## Your task
Extract the data exactly, missing nothing.

## Entries provided
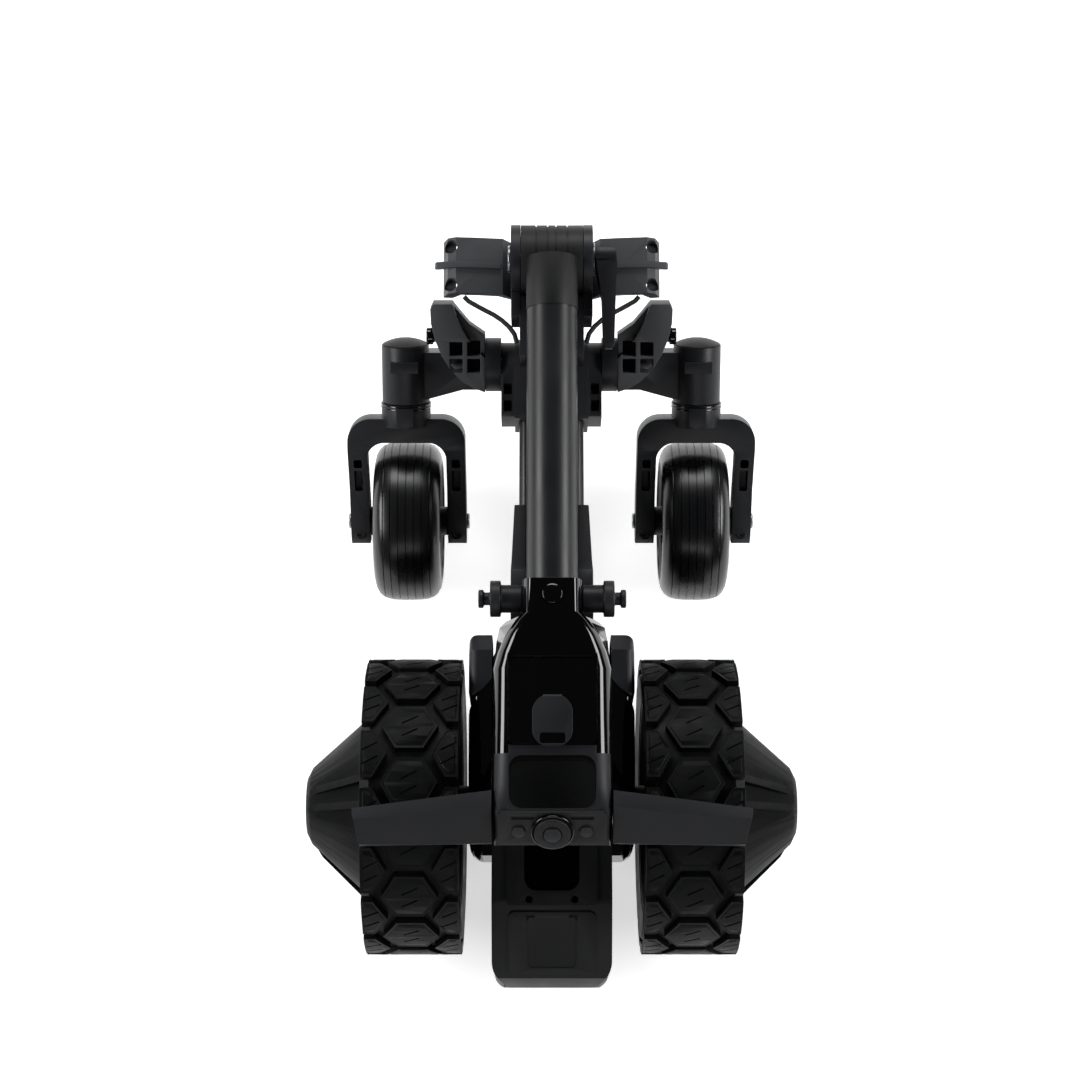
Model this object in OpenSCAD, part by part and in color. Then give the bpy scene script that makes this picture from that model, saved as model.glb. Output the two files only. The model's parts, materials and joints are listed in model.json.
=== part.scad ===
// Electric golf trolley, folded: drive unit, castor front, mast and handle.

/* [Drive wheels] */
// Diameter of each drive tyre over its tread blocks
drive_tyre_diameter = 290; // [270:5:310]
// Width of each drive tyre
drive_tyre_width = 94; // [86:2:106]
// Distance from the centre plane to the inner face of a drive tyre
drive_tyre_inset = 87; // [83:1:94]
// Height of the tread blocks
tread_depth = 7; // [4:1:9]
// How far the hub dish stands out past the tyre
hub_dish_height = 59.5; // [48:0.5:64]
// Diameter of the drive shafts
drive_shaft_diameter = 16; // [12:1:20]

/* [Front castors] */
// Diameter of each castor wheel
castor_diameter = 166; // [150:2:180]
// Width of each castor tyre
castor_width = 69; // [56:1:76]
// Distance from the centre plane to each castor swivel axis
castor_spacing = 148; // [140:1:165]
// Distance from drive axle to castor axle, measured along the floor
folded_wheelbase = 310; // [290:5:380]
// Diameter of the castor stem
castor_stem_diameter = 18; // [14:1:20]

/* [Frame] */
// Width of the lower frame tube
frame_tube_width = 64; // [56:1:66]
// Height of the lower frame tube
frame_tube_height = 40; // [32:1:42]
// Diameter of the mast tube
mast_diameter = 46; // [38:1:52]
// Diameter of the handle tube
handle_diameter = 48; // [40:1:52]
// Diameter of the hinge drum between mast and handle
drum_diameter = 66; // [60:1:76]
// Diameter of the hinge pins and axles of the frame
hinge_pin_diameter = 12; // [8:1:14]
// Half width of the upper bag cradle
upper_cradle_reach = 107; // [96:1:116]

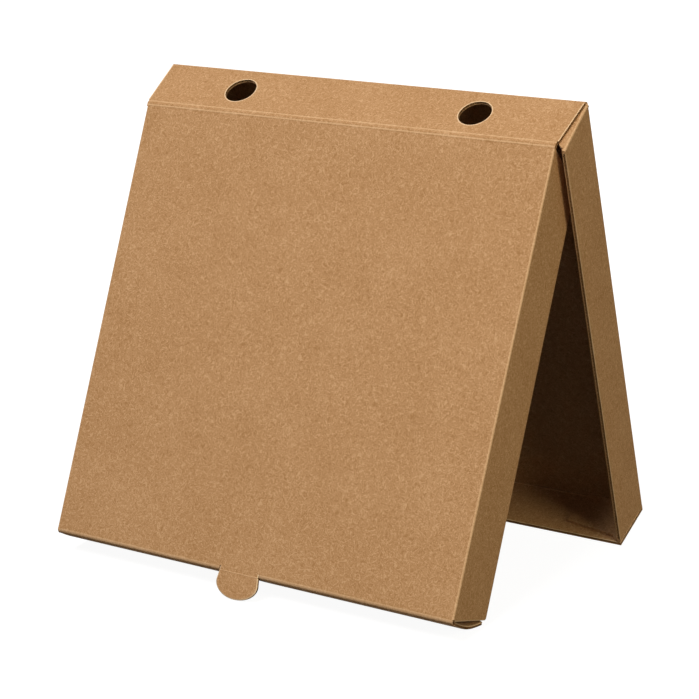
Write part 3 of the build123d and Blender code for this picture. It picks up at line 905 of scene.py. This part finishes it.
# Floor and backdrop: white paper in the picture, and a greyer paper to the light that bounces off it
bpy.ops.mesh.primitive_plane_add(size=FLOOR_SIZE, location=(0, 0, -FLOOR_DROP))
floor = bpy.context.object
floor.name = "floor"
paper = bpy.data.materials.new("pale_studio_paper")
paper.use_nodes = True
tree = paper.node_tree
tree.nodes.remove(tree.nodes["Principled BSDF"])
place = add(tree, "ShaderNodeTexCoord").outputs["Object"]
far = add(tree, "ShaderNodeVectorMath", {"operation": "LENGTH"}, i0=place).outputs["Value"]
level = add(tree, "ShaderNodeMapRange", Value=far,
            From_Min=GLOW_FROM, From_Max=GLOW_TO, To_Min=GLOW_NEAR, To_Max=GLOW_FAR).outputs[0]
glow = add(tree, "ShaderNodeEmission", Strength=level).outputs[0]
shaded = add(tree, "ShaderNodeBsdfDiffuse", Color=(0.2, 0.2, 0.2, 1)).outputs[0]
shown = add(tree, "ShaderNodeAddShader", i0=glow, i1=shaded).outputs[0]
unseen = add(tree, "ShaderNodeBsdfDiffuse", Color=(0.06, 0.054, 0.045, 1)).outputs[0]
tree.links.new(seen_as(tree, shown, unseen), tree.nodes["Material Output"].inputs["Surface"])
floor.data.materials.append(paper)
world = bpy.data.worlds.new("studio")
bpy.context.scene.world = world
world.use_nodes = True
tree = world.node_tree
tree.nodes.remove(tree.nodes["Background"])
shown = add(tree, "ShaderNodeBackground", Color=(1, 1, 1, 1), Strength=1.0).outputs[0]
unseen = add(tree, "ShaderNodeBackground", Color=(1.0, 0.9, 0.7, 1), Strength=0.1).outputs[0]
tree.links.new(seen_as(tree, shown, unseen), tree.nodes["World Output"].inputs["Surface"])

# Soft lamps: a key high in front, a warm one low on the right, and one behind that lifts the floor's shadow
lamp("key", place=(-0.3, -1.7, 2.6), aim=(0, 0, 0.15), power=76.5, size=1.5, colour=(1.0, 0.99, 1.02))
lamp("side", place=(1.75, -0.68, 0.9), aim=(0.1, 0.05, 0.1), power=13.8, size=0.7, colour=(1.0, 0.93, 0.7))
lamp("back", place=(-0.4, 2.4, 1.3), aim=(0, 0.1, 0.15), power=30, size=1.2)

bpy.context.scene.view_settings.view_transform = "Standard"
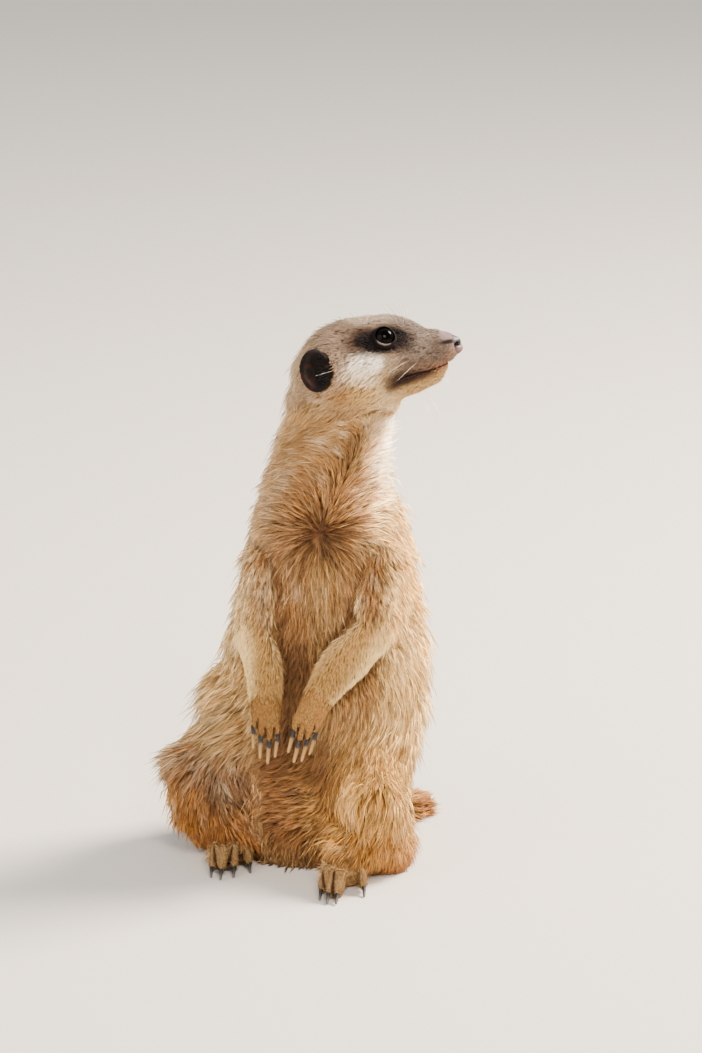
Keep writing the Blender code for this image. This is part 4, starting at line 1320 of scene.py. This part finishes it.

## Result of the exercise
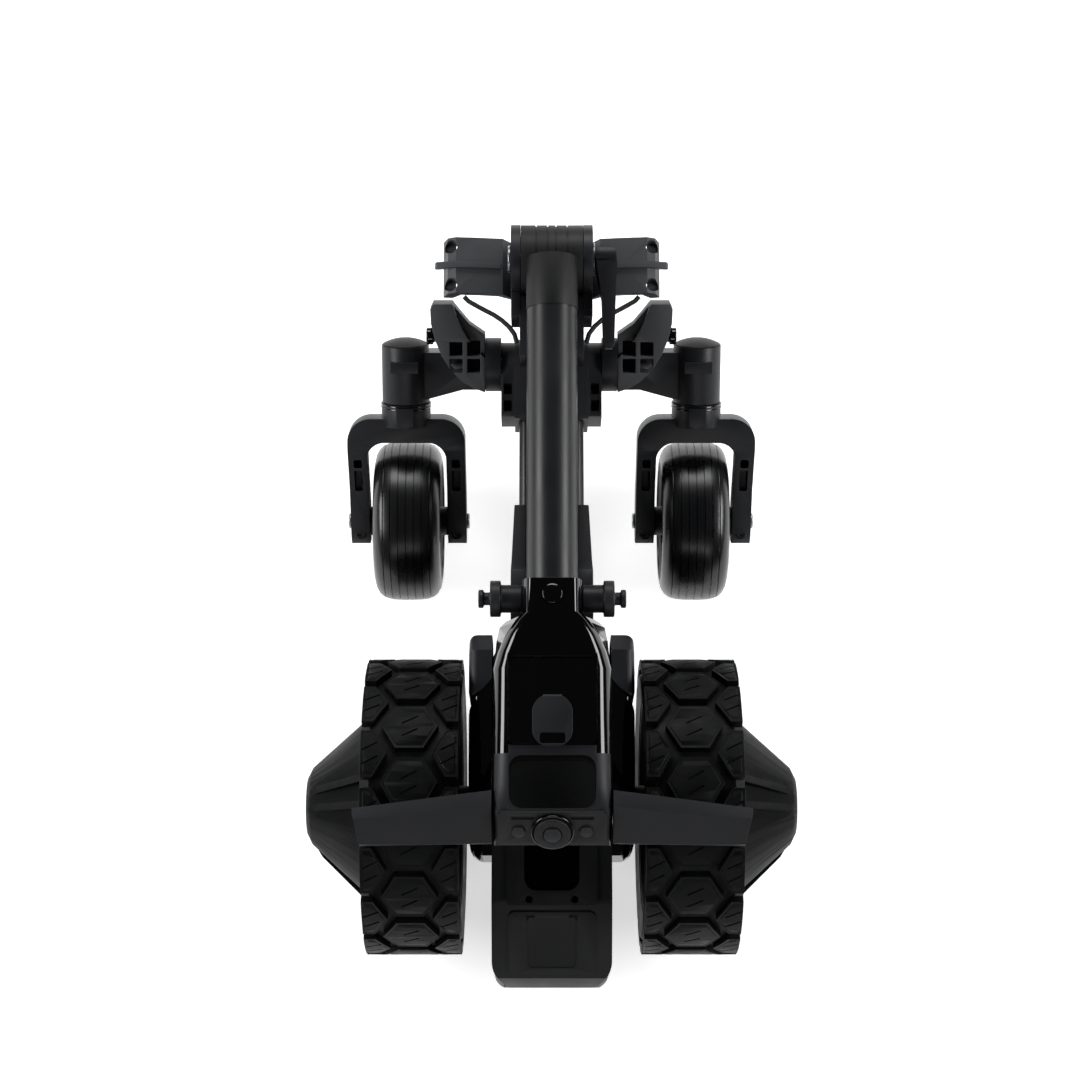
Model this object in OpenSCAD, part by part and in color. Then give the bpy scene script that makes this picture from that model, saved as model.glb. Output the two files only. The model's parts, materials and joints are listed in model.json.
=== part.scad ===
// Electric golf trolley, folded: drive unit, castor front, mast and handle.

/* [Drive wheels] */
// Diameter of each drive tyre over its tread blocks
drive_tyre_diameter = 290; // [270:5:310]
// Width of each drive tyre
drive_tyre_width = 94; // [86:2:106]
// Distance from the centre plane to the inner face of a drive tyre
drive_tyre_inset = 87; // [83:1:94]
// Height of the tread blocks
tread_depth = 7; // [4:1:9]
// How far the hub dish stands out past the tyre
hub_dish_height = 59.5; // [48:0.5:64]
// Diameter of the drive shafts
drive_shaft_diameter = 16; // [12:1:20]

/* [Front castors] */
// Diameter of each castor wheel
castor_diameter = 166; // [150:2:180]
// Width of each castor tyre
castor_width = 69; // [56:1:76]
// Distance from the centre plane to each castor swivel axis
castor_spacing = 148; // [140:1:165]
// Distance from drive axle to castor axle, measured along the floor
folded_wheelbase = 310; // [290:5:380]
// Diameter of the castor stem
castor_stem_diameter = 18; // [14:1:20]

/* [Frame] */
// Width of the lower frame tube
frame_tube_width = 64; // [56:1:66]
// Height of the lower frame tube
frame_tube_height = 40; // [32:1:42]
// Diameter of the mast tube
mast_diameter = 46; // [38:1:52]
// Diameter of the handle tube
handle_diameter = 48; // [40:1:52]
// Diameter of the hinge drum between mast and handle
drum_diameter = 66; // [60:1:76]
// Diameter of the hinge pins and axles of the frame
hinge_pin_diameter = 12; // [8:1:14]
// Half width of the upper bag cradle
upper_cradle_reach = 107; // [96:1:116]

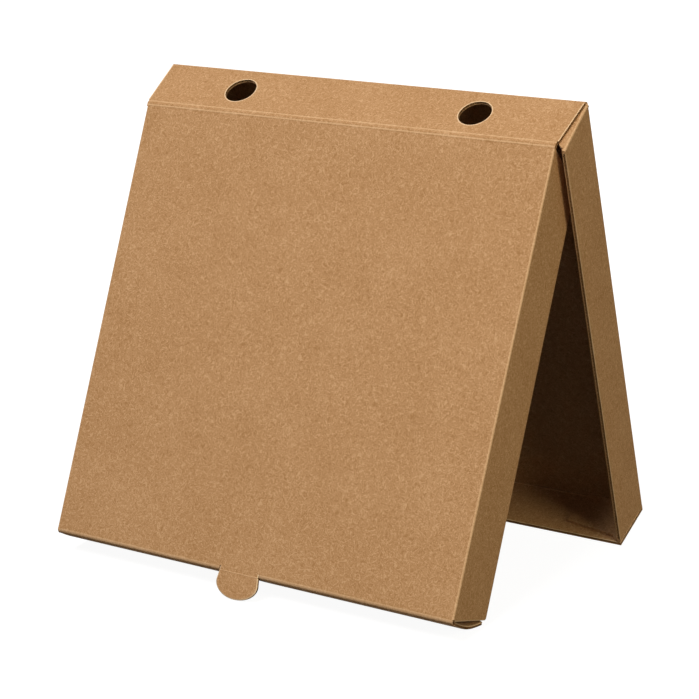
Write part 3 of the build123d and Blender code for this picture. It picks up at line 905 of scene.py. This part finishes it.
# Floor and backdrop: white paper in the picture, and a greyer paper to the light that bounces off it
bpy.ops.mesh.primitive_plane_add(size=FLOOR_SIZE, location=(0, 0, -FLOOR_DROP))
floor = bpy.context.object
floor.name = "floor"
paper = bpy.data.materials.new("pale_studio_paper")
paper.use_nodes = True
tree = paper.node_tree
tree.nodes.remove(tree.nodes["Principled BSDF"])
place = add(tree, "ShaderNodeTexCoord").outputs["Object"]
far = add(tree, "ShaderNodeVectorMath", {"operation": "LENGTH"}, i0=place).outputs["Value"]
level = add(tree, "ShaderNodeMapRange", Value=far,
            From_Min=GLOW_FROM, From_Max=GLOW_TO, To_Min=GLOW_NEAR, To_Max=GLOW_FAR).outputs[0]
glow = add(tree, "ShaderNodeEmission", Strength=level).outputs[0]
shaded = add(tree, "ShaderNodeBsdfDiffuse", Color=(0.2, 0.2, 0.2, 1)).outputs[0]
shown = add(tree, "ShaderNodeAddShader", i0=glow, i1=shaded).outputs[0]
unseen = add(tree, "ShaderNodeBsdfDiffuse", Color=(0.06, 0.054, 0.045, 1)).outputs[0]
tree.links.new(seen_as(tree, shown, unseen), tree.nodes["Material Output"].inputs["Surface"])
floor.data.materials.append(paper)
world = bpy.data.worlds.new("studio")
bpy.context.scene.world = world
world.use_nodes = True
tree = world.node_tree
tree.nodes.remove(tree.nodes["Background"])
shown = add(tree, "ShaderNodeBackground", Color=(1, 1, 1, 1), Strength=1.0).outputs[0]
unseen = add(tree, "ShaderNodeBackground", Color=(1.0, 0.9, 0.7, 1), Strength=0.1).outputs[0]
tree.links.new(seen_as(tree, shown, unseen), tree.nodes["World Output"].inputs["Surface"])

# Soft lamps: a key high in front, a warm one low on the right, and one behind that lifts the floor's shadow
lamp("key", place=(-0.3, -1.7, 2.6), aim=(0, 0, 0.15), power=76.5, size=1.5, colour=(1.0, 0.99, 1.02))
lamp("side", place=(1.75, -0.68, 0.9), aim=(0.1, 0.05, 0.1), power=13.8, size=0.7, colour=(1.0, 0.93, 0.7))
lamp("back", place=(-0.4, 2.4, 1.3), aim=(0, 0.1, 0.15), power=30, size=1.2)

bpy.context.scene.view_settings.view_transform = "Standard"
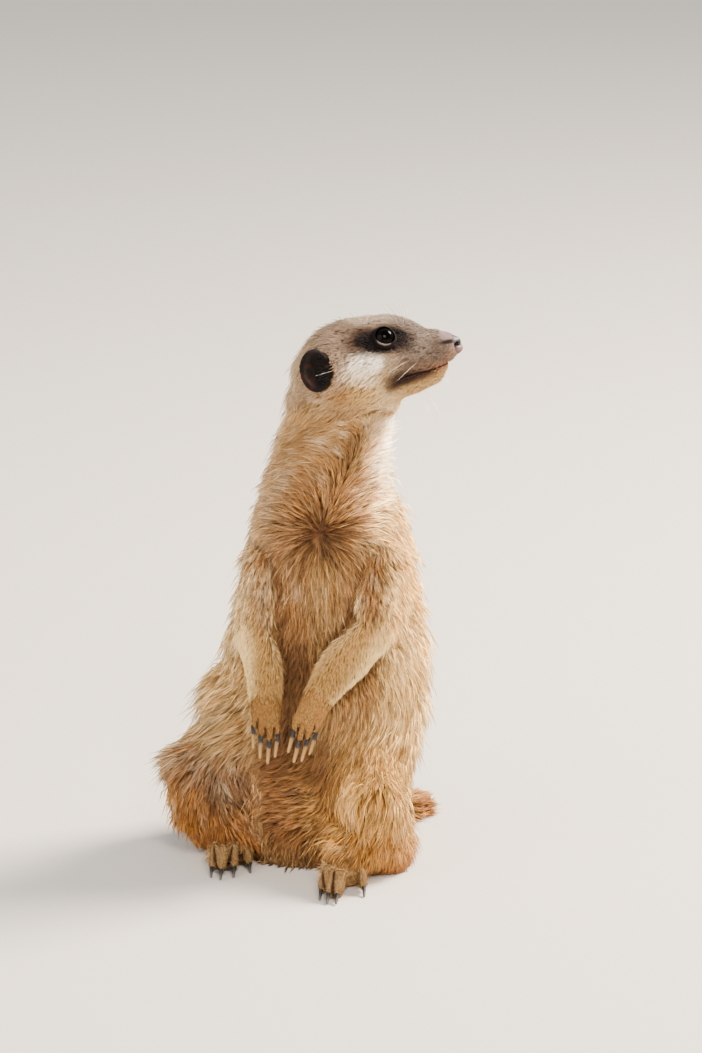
Keep writing the Blender code for this image. This is part 4, starting at line 1320 of scene.py. This part finishes it.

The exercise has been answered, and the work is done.